> _REQUEST_: Select each line where the word "from" appears.

> _ITEMS_:
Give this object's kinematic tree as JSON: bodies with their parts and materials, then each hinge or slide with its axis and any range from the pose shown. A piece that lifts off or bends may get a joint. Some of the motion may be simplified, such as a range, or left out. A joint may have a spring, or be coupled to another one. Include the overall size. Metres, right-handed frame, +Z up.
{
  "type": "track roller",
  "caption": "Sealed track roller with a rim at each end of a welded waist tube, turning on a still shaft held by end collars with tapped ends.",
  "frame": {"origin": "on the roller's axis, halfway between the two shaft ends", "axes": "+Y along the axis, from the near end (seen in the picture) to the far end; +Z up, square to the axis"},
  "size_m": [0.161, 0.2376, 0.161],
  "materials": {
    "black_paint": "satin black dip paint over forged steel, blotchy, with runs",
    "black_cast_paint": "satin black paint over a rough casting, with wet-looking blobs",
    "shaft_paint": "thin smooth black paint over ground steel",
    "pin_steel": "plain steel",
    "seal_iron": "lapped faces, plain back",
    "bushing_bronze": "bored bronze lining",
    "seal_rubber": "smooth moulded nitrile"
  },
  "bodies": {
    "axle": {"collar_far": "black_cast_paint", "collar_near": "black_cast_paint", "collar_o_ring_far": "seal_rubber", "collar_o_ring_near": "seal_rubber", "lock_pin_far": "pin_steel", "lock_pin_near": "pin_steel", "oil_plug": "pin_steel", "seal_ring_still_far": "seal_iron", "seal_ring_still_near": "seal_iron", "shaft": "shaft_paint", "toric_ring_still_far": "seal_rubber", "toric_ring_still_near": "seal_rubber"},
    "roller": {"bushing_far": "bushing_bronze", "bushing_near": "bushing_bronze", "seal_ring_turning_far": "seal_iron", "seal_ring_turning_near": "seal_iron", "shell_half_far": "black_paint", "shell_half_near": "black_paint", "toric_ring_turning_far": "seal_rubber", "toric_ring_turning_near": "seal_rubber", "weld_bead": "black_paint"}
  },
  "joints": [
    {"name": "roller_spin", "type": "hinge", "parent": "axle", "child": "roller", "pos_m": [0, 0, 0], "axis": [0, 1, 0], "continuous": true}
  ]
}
---
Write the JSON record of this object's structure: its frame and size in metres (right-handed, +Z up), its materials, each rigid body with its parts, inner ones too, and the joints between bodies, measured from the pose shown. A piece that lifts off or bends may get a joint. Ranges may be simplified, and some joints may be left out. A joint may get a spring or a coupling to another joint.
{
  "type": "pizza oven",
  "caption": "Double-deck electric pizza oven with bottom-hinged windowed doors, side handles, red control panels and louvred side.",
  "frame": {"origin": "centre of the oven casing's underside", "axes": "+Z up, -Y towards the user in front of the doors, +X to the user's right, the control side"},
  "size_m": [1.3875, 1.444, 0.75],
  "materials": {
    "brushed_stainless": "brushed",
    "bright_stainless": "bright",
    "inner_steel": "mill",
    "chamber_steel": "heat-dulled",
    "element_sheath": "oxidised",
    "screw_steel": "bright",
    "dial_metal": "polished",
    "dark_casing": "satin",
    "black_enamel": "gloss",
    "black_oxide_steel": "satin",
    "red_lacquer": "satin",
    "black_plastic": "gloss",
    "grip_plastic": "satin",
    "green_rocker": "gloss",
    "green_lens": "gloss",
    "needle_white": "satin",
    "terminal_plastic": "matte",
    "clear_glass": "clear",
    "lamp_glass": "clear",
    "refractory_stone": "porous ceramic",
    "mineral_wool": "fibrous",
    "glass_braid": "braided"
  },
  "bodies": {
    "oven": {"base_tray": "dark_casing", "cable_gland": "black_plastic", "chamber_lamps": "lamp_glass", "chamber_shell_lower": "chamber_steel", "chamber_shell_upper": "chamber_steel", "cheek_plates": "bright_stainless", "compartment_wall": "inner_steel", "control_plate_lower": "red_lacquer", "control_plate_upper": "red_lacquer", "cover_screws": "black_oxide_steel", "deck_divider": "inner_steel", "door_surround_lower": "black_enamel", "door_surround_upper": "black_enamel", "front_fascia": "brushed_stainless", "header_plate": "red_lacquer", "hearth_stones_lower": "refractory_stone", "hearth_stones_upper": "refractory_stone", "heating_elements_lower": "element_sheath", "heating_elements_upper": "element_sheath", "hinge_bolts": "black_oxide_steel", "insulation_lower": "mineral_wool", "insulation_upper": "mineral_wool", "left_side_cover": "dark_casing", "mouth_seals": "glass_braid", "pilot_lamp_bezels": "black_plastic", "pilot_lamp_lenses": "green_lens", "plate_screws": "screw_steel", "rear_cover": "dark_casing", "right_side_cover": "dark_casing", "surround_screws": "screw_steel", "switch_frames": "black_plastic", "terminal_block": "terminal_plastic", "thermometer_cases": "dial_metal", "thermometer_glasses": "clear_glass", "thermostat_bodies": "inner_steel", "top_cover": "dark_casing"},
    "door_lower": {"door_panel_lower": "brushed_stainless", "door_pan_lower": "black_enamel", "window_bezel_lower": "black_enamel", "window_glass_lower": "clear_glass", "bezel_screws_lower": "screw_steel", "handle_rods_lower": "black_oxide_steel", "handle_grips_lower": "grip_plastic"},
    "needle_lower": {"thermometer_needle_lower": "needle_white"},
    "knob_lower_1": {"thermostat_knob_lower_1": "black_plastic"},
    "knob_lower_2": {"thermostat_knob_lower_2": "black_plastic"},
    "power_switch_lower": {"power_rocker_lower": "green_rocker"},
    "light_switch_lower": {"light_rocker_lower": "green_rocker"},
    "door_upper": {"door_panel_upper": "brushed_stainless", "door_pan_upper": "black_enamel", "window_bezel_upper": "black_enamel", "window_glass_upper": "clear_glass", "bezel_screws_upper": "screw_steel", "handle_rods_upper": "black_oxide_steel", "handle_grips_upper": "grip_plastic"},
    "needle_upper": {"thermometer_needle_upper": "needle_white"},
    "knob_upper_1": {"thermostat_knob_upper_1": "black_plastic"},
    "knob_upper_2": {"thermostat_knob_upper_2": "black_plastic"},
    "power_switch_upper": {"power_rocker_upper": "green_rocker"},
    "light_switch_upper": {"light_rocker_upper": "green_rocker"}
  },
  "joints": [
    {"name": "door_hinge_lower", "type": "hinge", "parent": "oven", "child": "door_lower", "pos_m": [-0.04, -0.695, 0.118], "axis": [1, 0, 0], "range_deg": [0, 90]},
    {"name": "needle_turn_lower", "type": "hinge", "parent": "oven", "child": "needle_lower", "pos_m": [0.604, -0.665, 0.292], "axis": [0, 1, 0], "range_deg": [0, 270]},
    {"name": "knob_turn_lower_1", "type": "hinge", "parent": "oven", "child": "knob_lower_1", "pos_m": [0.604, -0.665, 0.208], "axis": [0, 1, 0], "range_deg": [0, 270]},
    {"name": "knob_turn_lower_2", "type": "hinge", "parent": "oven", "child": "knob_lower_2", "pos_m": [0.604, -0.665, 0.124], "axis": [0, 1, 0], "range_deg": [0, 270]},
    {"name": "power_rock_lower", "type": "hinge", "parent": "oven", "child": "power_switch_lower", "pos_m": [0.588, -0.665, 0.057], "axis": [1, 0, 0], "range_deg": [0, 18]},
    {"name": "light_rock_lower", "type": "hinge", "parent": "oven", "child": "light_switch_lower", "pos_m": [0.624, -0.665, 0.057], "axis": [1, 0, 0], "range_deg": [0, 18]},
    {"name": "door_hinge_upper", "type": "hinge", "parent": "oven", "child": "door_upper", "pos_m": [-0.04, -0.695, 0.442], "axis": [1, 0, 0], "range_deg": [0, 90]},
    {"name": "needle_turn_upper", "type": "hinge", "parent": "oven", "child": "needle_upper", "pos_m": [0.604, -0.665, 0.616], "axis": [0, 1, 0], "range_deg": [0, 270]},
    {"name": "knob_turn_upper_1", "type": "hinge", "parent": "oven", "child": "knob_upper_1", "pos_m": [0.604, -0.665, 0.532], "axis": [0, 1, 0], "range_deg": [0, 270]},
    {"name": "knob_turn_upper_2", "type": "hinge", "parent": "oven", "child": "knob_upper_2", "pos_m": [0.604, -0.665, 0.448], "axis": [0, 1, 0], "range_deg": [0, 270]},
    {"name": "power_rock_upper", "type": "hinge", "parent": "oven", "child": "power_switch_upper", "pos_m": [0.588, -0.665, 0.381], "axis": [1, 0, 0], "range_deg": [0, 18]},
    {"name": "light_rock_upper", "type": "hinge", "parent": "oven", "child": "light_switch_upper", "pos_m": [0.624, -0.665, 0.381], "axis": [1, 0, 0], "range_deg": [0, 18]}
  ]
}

> _THE REPLY_:
Give this object's kinematic tree as JSON: bodies with their parts and materials, then each hinge or slide with its axis and any range from the pose shown. A piece that lifts off or bends may get a joint. Some of the motion may be simplified, such as a range, or left out. A joint may have a spring, or be coupled to another one. Include the overall size. Metres, right-handed frame, +Z up.
  "frame": {"origin": "on the roller's axis, halfway between the two shaft ends", "axes": "+Y along the axis, from the near end (seen in the picture) to the far end; +Z up, square to the axis"},
Write the JSON record of this object's structure: its frame and size in metres (right-handed, +Z up), its materials, each rigid body with its parts, inner ones too, and the joints between bodies, measured from the pose shown. A piece that lifts off or bends may get a joint. Ranges may be simplified, and some joints may be left out. A joint may get a spring or a coupling to another joint.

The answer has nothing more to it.